Monkeypox infections on the rise in Europe: WHO

The head of Europe at the World Health Organization has warned that monkey pox cases in the region have tripled in the past two weeks and urged countries to do more to ensure the previously rare disease did not become entrenched on the continent.

Hans Kluge said in a statement that more efforts were needed, despite the United Nations health organization’s decision last week that the escalating outbreak had not yet warranted declaring it a global health emergency.

“Urgent and concerted action is necessary if we are to turn a corner in the race to reverse the ongoing spread of this disease,” Kluge said.

More than 5,000 cases of monkeypox have been reported from 51 countries around the world, according to the U.S. Centers for Disease Control and Prevention.

Kluge said the number of infections in Europe represents about 90 percent of the global total, noting that 31 countries in WHO’s European region have identified cases.

Kluge said data reported to the WHO shows that 99 percent of the cases were in men — and the majority of those were in men who have sex with men.

But he said there were now “small numbers” of cases among household contacts, including children.

Most people reported symptoms such as rash, fever, fatigue, muscle aches, vomiting, and chills.

Scientists warn that anyone who comes in close physical contact with someone who has monkey pox or their clothing or bedding is at risk of infection, regardless of their sexual orientation.

Vulnerable populations such as children and pregnant women are at greater risk of serious illness.

About 10 percent of patients were hospitalized for treatment or in isolation, and one person was admitted to an intensive care unit.

No deaths have been reported.

Kluge said the problem of stigma in some countries could make some people wary of seeking health care and said WHO was working with partners, including organizers of gay pride events.

In the United Kingdom, which has the largest monkeypox outbreak outside of Africa, officials have noted that the disease is spreading in “defined sexual networks of homosexuals, bisexuals or men who have sex with men”.

UK health authorities said there were no signs of ongoing transmission outside those populations.

A senior WHO adviser said in May that the spike in cases in Europe was likely linked to sexual activity by men at two rave parties in Spain and Belgium, and speculated the appearance in the gay and bisexual community was a “random event”.

British experts have said that most of the cases in the country involve men who reported having sex with other men in places such as saunas and sex clubs.

Ahead of gay pride events in the UK this weekend, London’s top public health doctor asked people who have monkey pox symptoms, such as swollen glands or blisters, to stay at home.

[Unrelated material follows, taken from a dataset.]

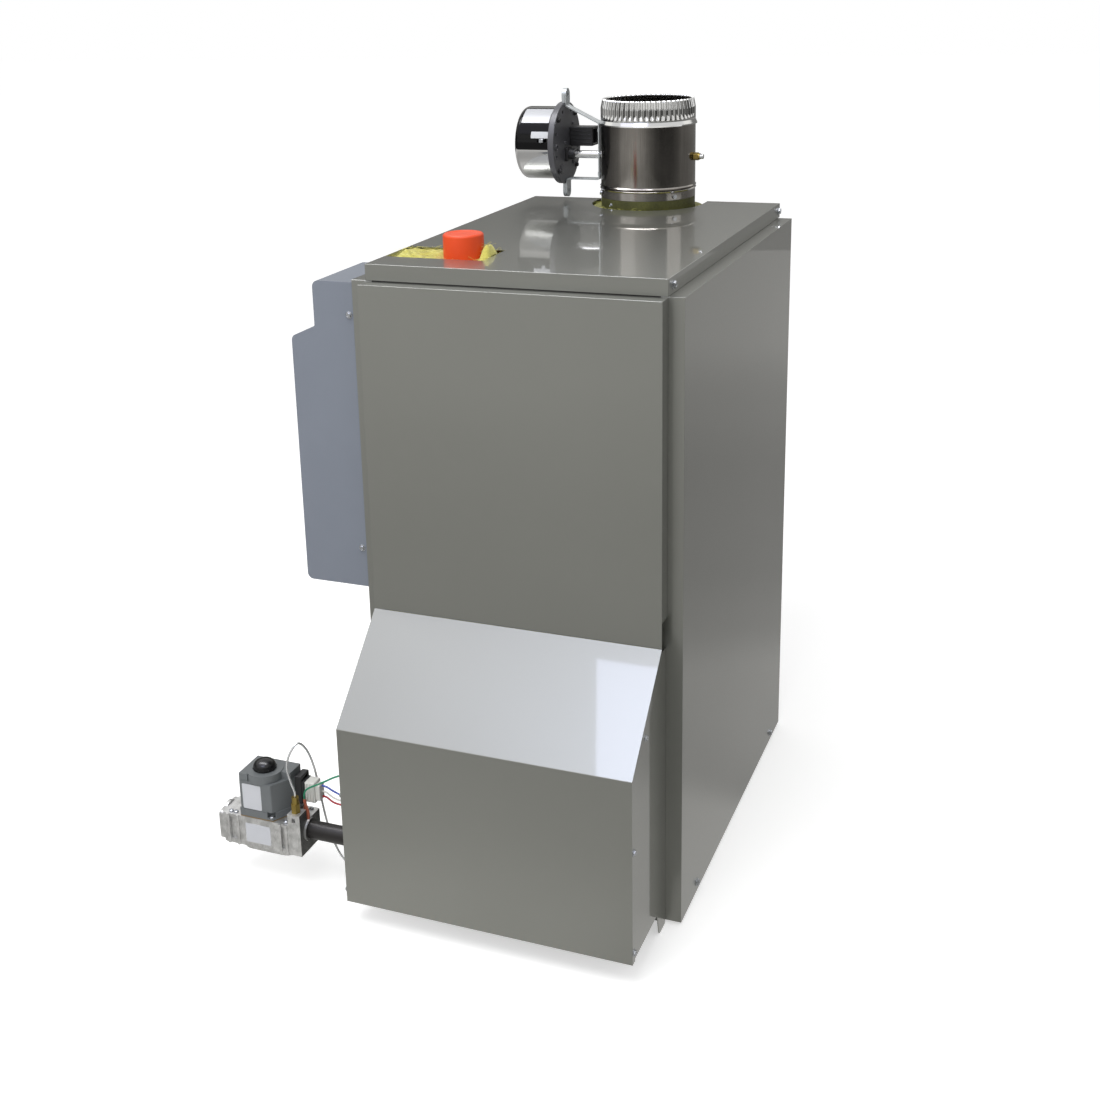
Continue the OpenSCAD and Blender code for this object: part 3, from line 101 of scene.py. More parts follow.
def add(tree: Tree, kind: str, inputs: dict | None = None, **settings) -> bpy.types.Node:
    """Adds a node with its settings, and links or fills its sockets.

    Args:
        tree: the tree that gets the node.
        kind: the node's Blender type.
        inputs: socket name or number, to an output socket or a value.
        settings: the node's own properties.

    Returns:
        The new node.
    """
    made = tree.nodes.new(kind)
    for name, value in settings.items():
        setattr(made, name, value)
    for name, value in (inputs or {}).items():
        if isinstance(value, Socket):
            tree.links.new(value, made.inputs[name])
        else:
            made.inputs[name].default_value = value
    return made


def metres(point: Sequence[float]) -> Vector:
    """Turns a point in millimetres into metres."""
    return Vector(point) * MM


def clamped(value: float) -> float:
    """Holds a value between 0 and 1."""
    return max(0.0, min(1.0, value))


def round_steps(turns: int) -> list[Pair]:
    """Gives the cosine and the sine of each step round a whole turn."""
    return [(math.cos(math.tau * i / turns), math.sin(math.tau * i / turns)) for i in range(turns)]


def squared(value: float, power: float) -> float:
    """Pushes a cosine or a sine outwards, so that a round comes nearer to a square."""
    return math.copysign(abs(value) ** power, value)


def bare_tree(owner: bpy.types.ID) -> Tree:
    """Gives a material or a world an empty node tree.

    Args:
        owner: the material or the world.

    Returns:
        Its tree, without a node in it.
    """
    owner.use_nodes = True
    owner.node_tree.nodes.clear()
    return owner.node_tree


class Body(Enum):
    """The bodies that pieces ride on."""

    BOILER = "boiler"
    HOOD = "burner_hood"
    FRONT = "front_cover"
    CAP = "pipe_cap"
    DAMPER = "damper"
    KNOB = "gas_knob"
    SWITCH = "hold_open"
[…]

WHO Europe Director Kluge called on countries to scale up their surveillance and genetic sequencing capabilities for monkeypox so that cases can be identified quickly and measures taken to prevent further transmission.

He said that the procurement of vaccines “must apply the principles of justice”.

The main vaccine used against monkeypox was originally developed for smallpox and the European Medicines Agency said earlier this week it was beginning to evaluate whether the monkeypox injection should be approved.

The WHO has said that the supply of the vaccine, made by Bavarian Nordic, is extremely limited.

Some countries, including the UK and Germany, have already started vaccinating people at high risk for monkey pox; the UK recently expanded its vaccination program to offer the injection to mainly gay and bisexual men who have multiple sexual partners and who are believed to be the most vulnerable.

Until May, monkeypox was never known to cause major outbreaks outside of central and western Africa, where the disease is endemic to several countries and usually causes limited outbreaks when it jumps from infected wildlife to humans.

To date, there have been about 1,800 suspected cases of monkey pox, including more than 70 deaths in Africa.

Vaccines have never been used to stop monkeypox outbreaks in Africa.

The WHO’s Africa office this week said countries with vaccine stocks “reserve them mainly for their own populations.”